Makiguchi was in his thirties during the Russo-Japanese War (1904–05) and worked hard to promote education for girls and women, an area in which Japan lagged significantly. Many families were struggling financially, often having lost their main breadwinner through death, injury or illness as a result of the war. He responded to their plight by implementing a tuition assistance program in which students of such families were either fully covered or received a 50 percent reduction to their fees.
In his forties, he served as principal at an elementary school established especially for underprivileged families. During this time, he visited and helped care for children who had fallen ill and arranged school meals for undernourished children. The reason Makiguchi went to such lengths to support his students can no doubt be traced back to his own searing experience of being deprived of access to education due to family circumstances.
He was in his fifties when the Great Kanto Earthquake of 1923 devastated the Tokyo metropolitan area. Many children were forced to move to new schools, and he welcomed them at the school where he was principal, providing them with necessary school supplies. So concerned was he about the well-being and whereabouts of his former students that he walked the neighborhoods of schools where he had previously worked to confirm their safety.
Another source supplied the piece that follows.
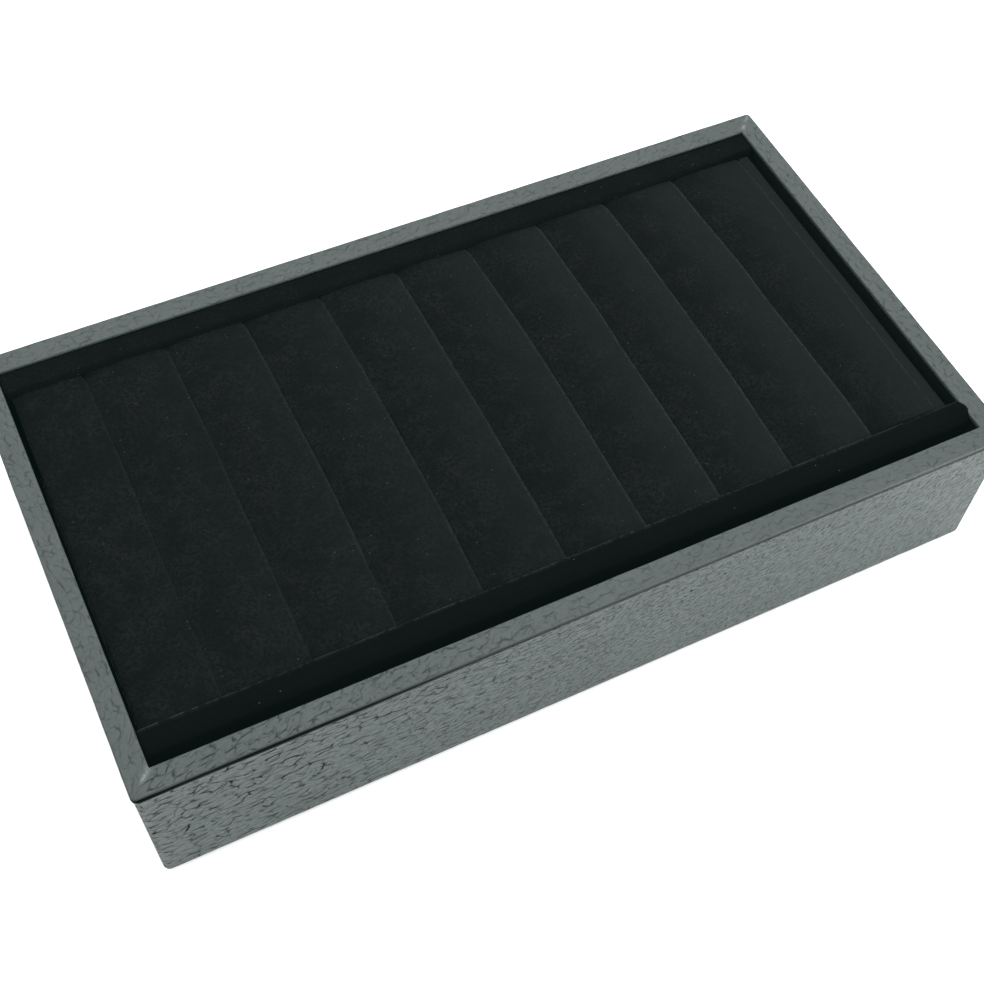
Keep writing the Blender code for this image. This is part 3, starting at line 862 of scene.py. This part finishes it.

Similarly, under the constraints prevailing during wartime, Josei Toda, Makiguchi’s closest disciple, published thirty-five issues of educational magazines for children during the years between 1940 and 1942. His earnest desire for children’s happiness and well-being never diminished, even after he was imprisoned, alongside Makiguchi, on charges of violating laws enforced by the military government intended to curtail freedom of thought. Makiguchi died while still in prison.
Toda remained undaunted by his own two-year incarceration, which ended just one month before the end of World War II. On release, his first act was to start a correspondence course for children. With many schools not fully functioning in the chaotic aftermath of the war, he strove to ensure educational opportunities continued uninterrupted.
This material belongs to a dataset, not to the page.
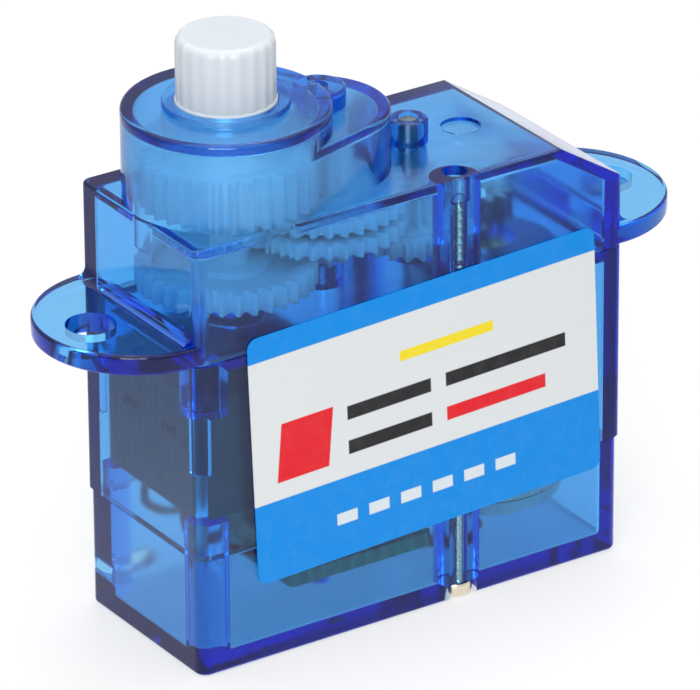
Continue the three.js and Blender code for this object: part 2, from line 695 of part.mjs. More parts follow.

As this history eloquently attests, the hearts of the two founding presidents of the Soka Gakkai burned with the determination to keep the light of education alive for all children, regardless of their circumstances. The publication date of The System of Value-Creating Pedagogy is celebrated as the founding of the Soka Gakkai, and it is my belief that the illustration of the oil lamp on its cover embodies their pledge to action. As the oil lamp so aptly suggests, the flame of education requires constant tending. The light is kept shining by those who pour into it their passion and by society’s support for their efforts.
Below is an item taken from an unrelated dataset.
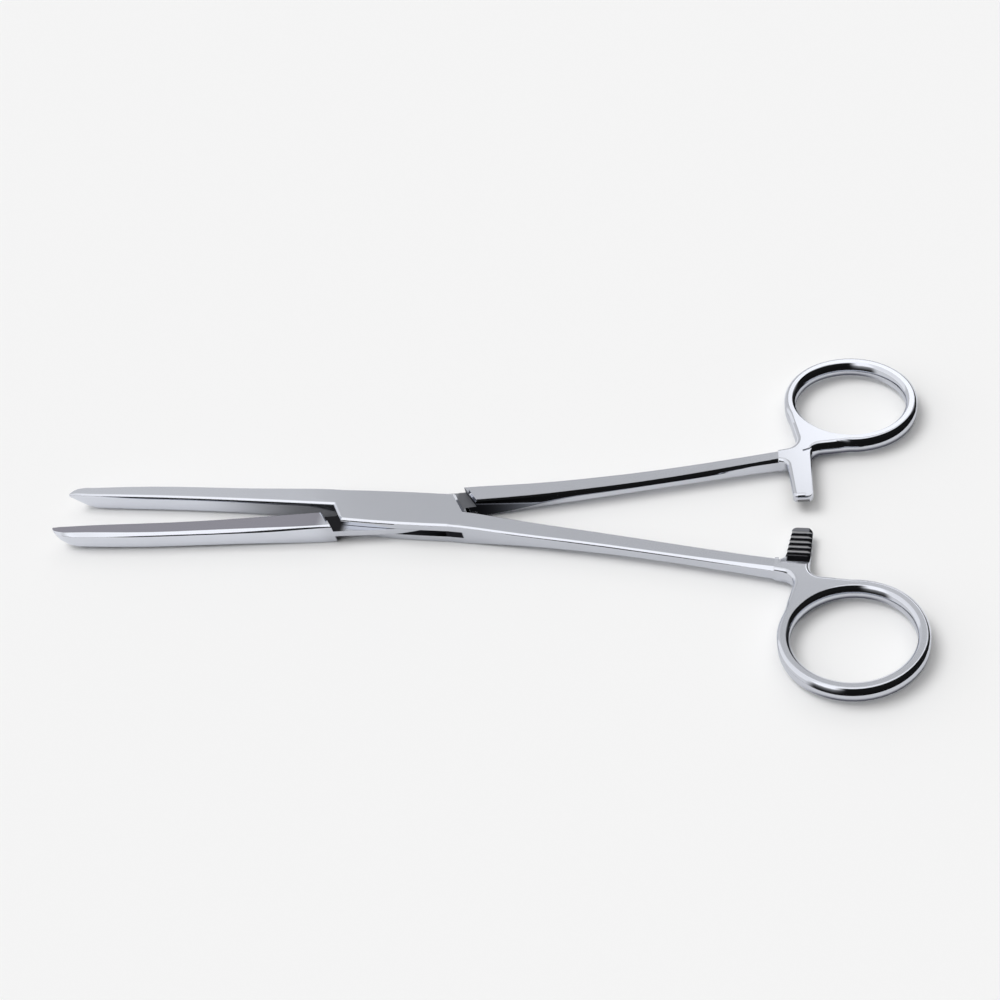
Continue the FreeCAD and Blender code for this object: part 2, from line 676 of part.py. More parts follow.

Carrying on the torch passed to me by my predecessors Makiguchi and Toda, I have established a network of educational institutions in various countries, including the Soka Junior and Senior High Schools in Tokyo and Osaka, Soka University in Japan and Soka University of America, as well the Brazil Soka schools. I have also engaged in dialogues with educators from around the world, working for more than half a century to build a society dedicated to serving the needs of education, one that ensures the dignity and happiness of children, now and into the future.
Striving to raise awareness of the importance of building a society that serves the needs of education, the SGI is committed to promoting empowerment of, by and for the people in order to address the climate crisis and other global challenges with an expanding momentum of human solidarity.